Exercise brief =>
Your task is to output the data exactly as it stands.

Source material =>

☆ ☆ ☆ ☆ ☆

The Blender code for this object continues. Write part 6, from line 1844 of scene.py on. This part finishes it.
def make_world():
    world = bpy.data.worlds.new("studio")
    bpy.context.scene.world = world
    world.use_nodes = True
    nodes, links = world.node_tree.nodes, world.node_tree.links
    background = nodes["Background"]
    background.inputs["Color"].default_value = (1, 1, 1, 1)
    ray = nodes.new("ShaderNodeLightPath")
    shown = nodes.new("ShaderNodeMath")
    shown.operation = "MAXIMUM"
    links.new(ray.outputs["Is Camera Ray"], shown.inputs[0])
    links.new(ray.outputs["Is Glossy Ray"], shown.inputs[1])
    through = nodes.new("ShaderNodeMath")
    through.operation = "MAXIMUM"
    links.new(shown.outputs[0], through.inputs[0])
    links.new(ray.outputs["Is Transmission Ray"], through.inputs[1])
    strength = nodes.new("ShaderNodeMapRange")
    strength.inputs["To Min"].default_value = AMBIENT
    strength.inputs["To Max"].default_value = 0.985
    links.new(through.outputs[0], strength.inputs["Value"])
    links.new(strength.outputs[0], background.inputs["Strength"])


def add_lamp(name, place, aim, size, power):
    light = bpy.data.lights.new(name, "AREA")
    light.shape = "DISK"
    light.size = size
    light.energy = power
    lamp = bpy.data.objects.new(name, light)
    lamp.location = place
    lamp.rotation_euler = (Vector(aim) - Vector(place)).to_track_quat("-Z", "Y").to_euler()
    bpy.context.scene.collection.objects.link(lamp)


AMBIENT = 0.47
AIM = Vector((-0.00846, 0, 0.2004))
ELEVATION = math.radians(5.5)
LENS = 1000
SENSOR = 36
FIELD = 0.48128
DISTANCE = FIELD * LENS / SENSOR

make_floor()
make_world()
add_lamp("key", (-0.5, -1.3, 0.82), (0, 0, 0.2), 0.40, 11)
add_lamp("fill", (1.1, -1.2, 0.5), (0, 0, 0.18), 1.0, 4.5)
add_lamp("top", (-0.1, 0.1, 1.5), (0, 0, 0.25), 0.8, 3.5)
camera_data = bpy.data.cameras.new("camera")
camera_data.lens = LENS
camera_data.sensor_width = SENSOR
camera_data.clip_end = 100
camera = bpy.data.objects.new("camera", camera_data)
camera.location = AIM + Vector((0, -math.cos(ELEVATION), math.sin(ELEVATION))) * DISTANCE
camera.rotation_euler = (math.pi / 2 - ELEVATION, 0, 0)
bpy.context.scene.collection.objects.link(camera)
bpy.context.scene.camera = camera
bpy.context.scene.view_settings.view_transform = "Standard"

☆ ☆ ☆ ☆ ☆

Task solution =>
The Blender code for this object continues. Write part 6, from line 1844 of scene.py on. This part finishes it.
def make_world():
    world = bpy.data.worlds.new("studio")
    bpy.context.scene.world = world
    world.use_nodes = True
    nodes, links = world.node_tree.nodes, world.node_tree.links
    background = nodes["Background"]
    background.inputs["Color"].default_value = (1, 1, 1, 1)
    ray = nodes.new("ShaderNodeLightPath")
    shown = nodes.new("ShaderNodeMath")
    shown.operation = "MAXIMUM"
    links.new(ray.outputs["Is Camera Ray"], shown.inputs[0])
    links.new(ray.outputs["Is Glossy Ray"], shown.inputs[1])
    through = nodes.new("ShaderNodeMath")
    through.operation = "MAXIMUM"
    links.new(shown.outputs[0], through.inputs[0])
    links.new(ray.outputs["Is Transmission Ray"], through.inputs[1])
    strength = nodes.new("ShaderNodeMapRange")
    strength.inputs["To Min"].default_value = AMBIENT
    strength.inputs["To Max"].default_value = 0.985
    links.new(through.outputs[0], strength.inputs["Value"])
    links.new(strength.outputs[0], background.inputs["Strength"])


def add_lamp(name, place, aim, size, power):
    light = bpy.data.lights.new(name, "AREA")
    light.shape = "DISK"
    light.size = size
    light.energy = power
    lamp = bpy.data.objects.new(name, light)
    lamp.location = place
    lamp.rotation_euler = (Vector(aim) - Vector(place)).to_track_quat("-Z", "Y").to_euler()
    bpy.context.scene.collection.objects.link(lamp)


AMBIENT = 0.47
AIM = Vector((-0.00846, 0, 0.2004))
ELEVATION = math.radians(5.5)
LENS = 1000
SENSOR = 36
FIELD = 0.48128
DISTANCE = FIELD * LENS / SENSOR

make_floor()
make_world()
add_lamp("key", (-0.5, -1.3, 0.82), (0, 0, 0.2), 0.40, 11)
add_lamp("fill", (1.1, -1.2, 0.5), (0, 0, 0.18), 1.0, 4.5)
add_lamp("top", (-0.1, 0.1, 1.5), (0, 0, 0.25), 0.8, 3.5)
camera_data = bpy.data.cameras.new("camera")
camera_data.lens = LENS
camera_data.sensor_width = SENSOR
camera_data.clip_end = 100
camera = bpy.data.objects.new("camera", camera_data)
camera.location = AIM + Vector((0, -math.cos(ELEVATION), math.sin(ELEVATION))) * DISTANCE
camera.rotation_euler = (math.pi / 2 - ELEVATION, 0, 0)
bpy.context.scene.collection.objects.link(camera)
bpy.context.scene.camera = camera
bpy.context.scene.view_settings.view_transform = "Standard"